I had good friends at school, Brownies, gymnastics...BEST friends at dance, etc.  After moving from New York living in the "middle of nowhere" wasn't exactly ideal for my social side, but getting into dance really saved me in that sense.

Then I went to college!  'Nuff said.  Pure joy, pure happiness.  That is when I really started living the philosophy "I will talk to anyone."  Just ask my best friends...we couldn't make a simple trip to the dining hall without me talking to every cleaning person and cafeteria staff member on the way.  (Let me just point out that it is a quality I grew up loathing about my father...you couldn't go anywhere with him without it taking quadruple the time it should have for the same reason.)  I just found people and their unique stories so interesting.  I saw beauty and value in so many new and exciting faces.  I have to admit that my college experience was way more about the socializing than the academics.  Oh well.  Going back I wouldn't change a thing, because everything has ended up just fine for me.  I would say that if I could go back knowing what I know now, I would be a little more focused and driven as far as the school work.  On the other hand, I did focus on the most important part...people.  When I leave this world my GPA really won't matter, or the jobs I had or didn’t have, but the memories and beloved friends are forever.
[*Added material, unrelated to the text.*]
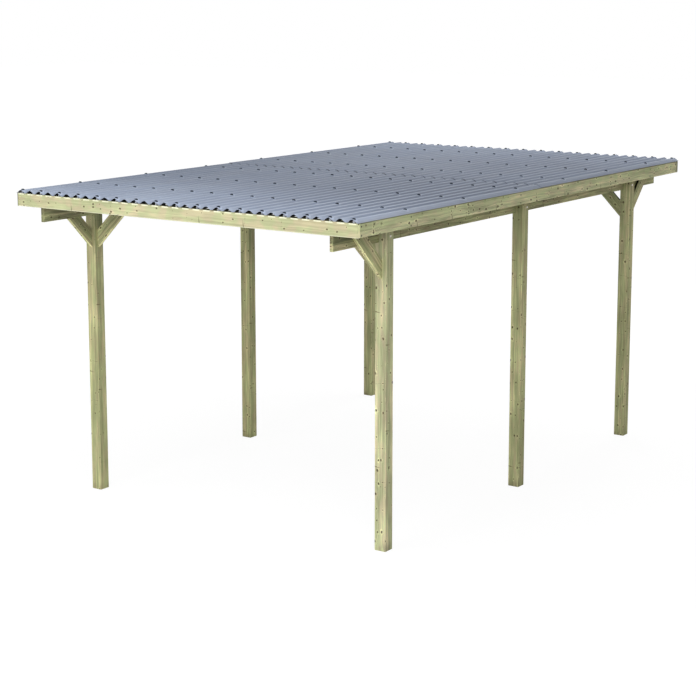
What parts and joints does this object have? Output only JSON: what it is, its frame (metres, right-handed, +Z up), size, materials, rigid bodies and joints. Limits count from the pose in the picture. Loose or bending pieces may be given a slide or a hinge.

After graduating (very sad for me) my hope was to find a job that had something to do with journalism or publishing.  Um...I soon realized (especially after moving to N.Y.C.) that I couldn't live on the salary or take the time to climb that very steep ladder.  First, I unexpectedly ended up working in career development at Tuck (Dartmouth's MBA school).  BEST.JOB.EVER!  My co-workers were wonderful, and I adored the students.  Every year a new group of highly intelligent, interesting, warm students - with a new set of life stories - came in.  People talk about Tuck as a utopia...it kind of is.  It is a very special place.  (Not to mention I met my husband there!)  After that I moved to N.Y.C. and Boston, and had two recruiting positions at two consulting firms.  They were also good jobs, with fun opportunities, and I made great friends from both.  There was one skill that was crucial for all of the jobs I have ever had - you had to really be a people person.

Then fast-forward to motherhood.  It was truly the only position I ever wanted in life, and I knew that from very early on.  I knew I wanted to stay at home with my children if I could.  When you are going into it you never know what to expect.  Becoming a parent means you have to let go of having control of your life.  My son was born with jaundice and then began to lose weight at an alarming rate.  He was so lethargic that he simply could not stay awake to eat.  I was determined to breast feed, so it was all on me.  It was the most stressful time of my life.  Learning he had reflux four months into it...and then at the six month mark figuring out that he couldn't tolerate my eating dairy or soy...brought some improvement, but feedings still took a minimum of an hour each.  My days were spent sitting, feeding, sitting, feeding, sitting, feeding.  I was fine with it, giving my all (and then some) to my child.  Showering was a luxury.  Slowly but surely any personal identity or contact with the outside world slipped away.  Despite words of warning and advice I was head-down, determined to do the best thing for my child no matter what.  Blinders went on to the rest of the world.  I kept dangling a carrot in front of myself thinking, "This will get better soon, and then I will make time to see someone or talk to a friend."  I did that for almost two years.  By that point I forgot I was a people person.  I had gone so far in the opposite direction of what was natural for me, and that was my new norm.

It took my getting sick to realize that I had deprived myself of something that brought me joy, something I needed to thrive.  I also realized that this was not the first time that something like this had happened in my life.  It made me so aware of how much we need each other in life.  As much as we might tell ourselves "I am fine, I don't need anyone," it's simply not true.  We all draw off from one another.  It makes sense that babies who no one pays attention to or holds can actually die.  We NEED each other.  We need validation, we need to know we matter.  We need to be seen, really seen...and listened to and really heard.  Most of all we need to feel loved.

It is easy to let time get away from us, and our busy lives can prevent even our best of intentions from happening.  As I have carved time out to chat with people on Facebook, or send a “hi” via e-mail, I have felt more and more like my "old" self.  I am happy to say that just this week I have reconnected with four special people in my life.  Two were by computer, and two were by phone.  And as I wrote about last night, I made a new connection this week.  Each exchange fed my soul.  It made me feel like I was living meaningfully.  That spark of what it is all about grew inside of me.  I feel it boosting my healing and bringing me great joy and peace.

No matter what you tell yourself, you are needed, too.  Some of us have a hard time feeling good about ourselves, but reaching out to others can remind us that we have great value…that we bring something special to the table.  It is important to nurture and cultivate these connections to make us feel alive.  Do not neglect them or let them wither away.  Finding people who really "get" you, and you have a strong connection with, is a precious gift.  It is the very thing that can get you through the hard times.  It will recharge you for whatever is to come.  Then your inner flame will be fed so your light can shine the way it was meant to!

Want to feel better?  Reach out to an old friend or loved one today!